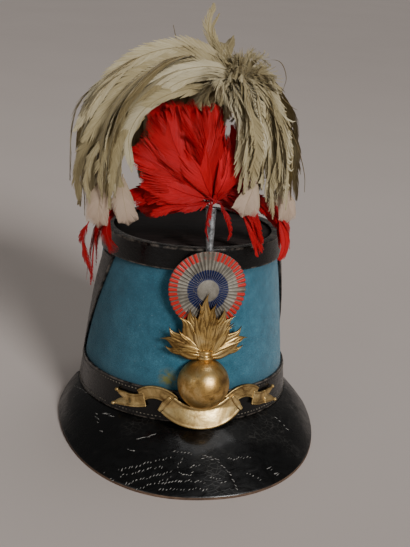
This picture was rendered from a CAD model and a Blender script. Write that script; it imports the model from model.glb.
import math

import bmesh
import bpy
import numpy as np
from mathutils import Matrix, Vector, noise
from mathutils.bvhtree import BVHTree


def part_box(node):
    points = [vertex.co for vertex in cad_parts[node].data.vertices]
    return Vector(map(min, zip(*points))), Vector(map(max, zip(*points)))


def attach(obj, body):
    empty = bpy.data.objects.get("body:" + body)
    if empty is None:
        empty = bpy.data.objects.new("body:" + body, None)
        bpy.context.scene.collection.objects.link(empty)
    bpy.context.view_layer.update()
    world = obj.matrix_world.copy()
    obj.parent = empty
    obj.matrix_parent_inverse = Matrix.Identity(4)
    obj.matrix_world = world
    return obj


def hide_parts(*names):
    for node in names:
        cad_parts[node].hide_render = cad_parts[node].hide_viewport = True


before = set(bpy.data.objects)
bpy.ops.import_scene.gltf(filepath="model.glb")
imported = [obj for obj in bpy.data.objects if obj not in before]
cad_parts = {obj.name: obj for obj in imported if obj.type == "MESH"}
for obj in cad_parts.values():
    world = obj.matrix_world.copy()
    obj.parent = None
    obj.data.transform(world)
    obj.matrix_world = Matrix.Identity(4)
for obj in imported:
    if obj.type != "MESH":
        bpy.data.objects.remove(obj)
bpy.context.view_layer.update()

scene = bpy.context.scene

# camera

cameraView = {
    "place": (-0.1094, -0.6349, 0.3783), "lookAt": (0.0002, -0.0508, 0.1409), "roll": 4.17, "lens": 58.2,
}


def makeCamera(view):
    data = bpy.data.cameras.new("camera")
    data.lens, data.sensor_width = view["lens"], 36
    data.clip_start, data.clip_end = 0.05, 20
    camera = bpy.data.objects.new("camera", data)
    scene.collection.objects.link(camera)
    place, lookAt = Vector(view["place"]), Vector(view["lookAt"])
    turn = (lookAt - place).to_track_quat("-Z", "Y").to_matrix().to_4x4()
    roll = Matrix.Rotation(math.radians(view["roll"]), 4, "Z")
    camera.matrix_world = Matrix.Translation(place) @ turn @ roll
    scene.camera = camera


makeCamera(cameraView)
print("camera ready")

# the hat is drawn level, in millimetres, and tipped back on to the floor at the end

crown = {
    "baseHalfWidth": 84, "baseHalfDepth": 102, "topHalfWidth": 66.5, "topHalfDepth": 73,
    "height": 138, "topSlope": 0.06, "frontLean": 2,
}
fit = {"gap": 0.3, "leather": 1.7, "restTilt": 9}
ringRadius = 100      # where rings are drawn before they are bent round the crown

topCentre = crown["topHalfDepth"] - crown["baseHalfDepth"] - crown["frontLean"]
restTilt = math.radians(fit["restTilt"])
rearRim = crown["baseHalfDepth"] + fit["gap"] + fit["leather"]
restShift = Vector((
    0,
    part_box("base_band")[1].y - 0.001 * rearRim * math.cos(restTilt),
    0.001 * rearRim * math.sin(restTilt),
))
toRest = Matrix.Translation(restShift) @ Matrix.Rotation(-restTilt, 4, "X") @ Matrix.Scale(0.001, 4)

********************

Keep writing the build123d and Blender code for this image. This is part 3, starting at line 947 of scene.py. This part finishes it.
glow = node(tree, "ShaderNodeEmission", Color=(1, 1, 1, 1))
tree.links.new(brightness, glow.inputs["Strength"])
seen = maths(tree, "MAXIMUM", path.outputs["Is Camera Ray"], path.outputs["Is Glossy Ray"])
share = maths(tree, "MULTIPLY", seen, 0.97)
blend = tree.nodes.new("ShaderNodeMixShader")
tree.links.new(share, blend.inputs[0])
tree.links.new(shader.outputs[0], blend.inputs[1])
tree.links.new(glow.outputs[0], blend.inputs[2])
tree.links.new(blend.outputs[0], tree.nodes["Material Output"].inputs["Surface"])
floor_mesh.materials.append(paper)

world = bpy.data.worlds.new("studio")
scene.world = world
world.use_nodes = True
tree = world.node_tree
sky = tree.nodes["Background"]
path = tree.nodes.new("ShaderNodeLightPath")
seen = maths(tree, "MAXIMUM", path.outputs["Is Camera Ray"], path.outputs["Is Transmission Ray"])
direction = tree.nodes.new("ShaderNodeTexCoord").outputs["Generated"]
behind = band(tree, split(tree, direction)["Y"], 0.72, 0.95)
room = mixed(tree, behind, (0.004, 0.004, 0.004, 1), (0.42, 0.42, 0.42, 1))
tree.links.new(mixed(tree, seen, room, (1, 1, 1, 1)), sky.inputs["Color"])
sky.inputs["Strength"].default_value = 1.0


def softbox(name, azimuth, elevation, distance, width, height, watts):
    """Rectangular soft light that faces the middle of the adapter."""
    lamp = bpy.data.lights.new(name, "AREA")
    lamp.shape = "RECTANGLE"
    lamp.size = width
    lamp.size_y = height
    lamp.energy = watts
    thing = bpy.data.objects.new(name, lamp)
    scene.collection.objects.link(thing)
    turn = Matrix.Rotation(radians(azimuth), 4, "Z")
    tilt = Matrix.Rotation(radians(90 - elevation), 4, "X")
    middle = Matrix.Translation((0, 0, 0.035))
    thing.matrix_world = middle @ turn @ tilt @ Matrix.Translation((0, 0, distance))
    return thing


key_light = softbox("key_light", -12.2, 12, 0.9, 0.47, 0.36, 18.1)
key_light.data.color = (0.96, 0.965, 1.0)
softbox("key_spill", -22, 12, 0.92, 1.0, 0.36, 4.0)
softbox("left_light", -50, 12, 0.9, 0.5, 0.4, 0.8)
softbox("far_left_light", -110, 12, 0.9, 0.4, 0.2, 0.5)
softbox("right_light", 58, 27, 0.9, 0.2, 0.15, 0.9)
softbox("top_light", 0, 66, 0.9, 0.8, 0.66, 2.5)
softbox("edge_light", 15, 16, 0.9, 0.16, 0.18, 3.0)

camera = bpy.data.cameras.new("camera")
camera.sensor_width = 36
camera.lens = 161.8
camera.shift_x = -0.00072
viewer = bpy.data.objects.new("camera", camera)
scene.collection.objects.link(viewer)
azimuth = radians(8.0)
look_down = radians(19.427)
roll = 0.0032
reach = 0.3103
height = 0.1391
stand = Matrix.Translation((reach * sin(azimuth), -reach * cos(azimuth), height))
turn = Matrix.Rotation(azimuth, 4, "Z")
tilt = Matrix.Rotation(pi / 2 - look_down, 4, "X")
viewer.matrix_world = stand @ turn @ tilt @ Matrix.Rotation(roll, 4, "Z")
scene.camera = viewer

********************

Written request> Above are the records; from them, give again exactly the lines from the one containing "This picture was" through the one containing "# the hat is", both included.

The response>
This picture was rendered from a CAD model and a Blender script. Write that script; it imports the model from model.glb.
import math

import bmesh
import bpy
import numpy as np
from mathutils import Matrix, Vector, noise
from mathutils.bvhtree import BVHTree


def part_box(node):
    points = [vertex.co for vertex in cad_parts[node].data.vertices]
    return Vector(map(min, zip(*points))), Vector(map(max, zip(*points)))


def attach(obj, body):
    empty = bpy.data.objects.get("body:" + body)
    if empty is None:
        empty = bpy.data.objects.new("body:" + body, None)
        bpy.context.scene.collection.objects.link(empty)
    bpy.context.view_layer.update()
    world = obj.matrix_world.copy()
    obj.parent = empty
    obj.matrix_parent_inverse = Matrix.Identity(4)
    obj.matrix_world = world
    return obj


def hide_parts(*names):
    for node in names:
        cad_parts[node].hide_render = cad_parts[node].hide_viewport = True


before = set(bpy.data.objects)
bpy.ops.import_scene.gltf(filepath="model.glb")
imported = [obj for obj in bpy.data.objects if obj not in before]
cad_parts = {obj.name: obj for obj in imported if obj.type == "MESH"}
for obj in cad_parts.values():
    world = obj.matrix_world.copy()
    obj.parent = None
    obj.data.transform(world)
    obj.matrix_world = Matrix.Identity(4)
for obj in imported:
    if obj.type != "MESH":
        bpy.data.objects.remove(obj)
bpy.context.view_layer.update()

scene = bpy.context.scene

# camera

cameraView = {
    "place": (-0.1094, -0.6349, 0.3783), "lookAt": (0.0002, -0.0508, 0.1409), "roll": 4.17, "lens": 58.2,
}


def makeCamera(view):
    data = bpy.data.cameras.new("camera")
    data.lens, data.sensor_width = view["lens"], 36
    data.clip_start, data.clip_end = 0.05, 20
    camera = bpy.data.objects.new("camera", data)
    scene.collection.objects.link(camera)
    place, lookAt = Vector(view["place"]), Vector(view["lookAt"])
    turn = (lookAt - place).to_track_quat("-Z", "Y").to_matrix().to_4x4()
    roll = Matrix.Rotation(math.radians(view["roll"]), 4, "Z")
    camera.matrix_world = Matrix.Translation(place) @ turn @ roll
    scene.camera = camera


makeCamera(cameraView)
print("camera ready")

# the hat is drawn level, in millimetres, and tipped back on to the floor at the end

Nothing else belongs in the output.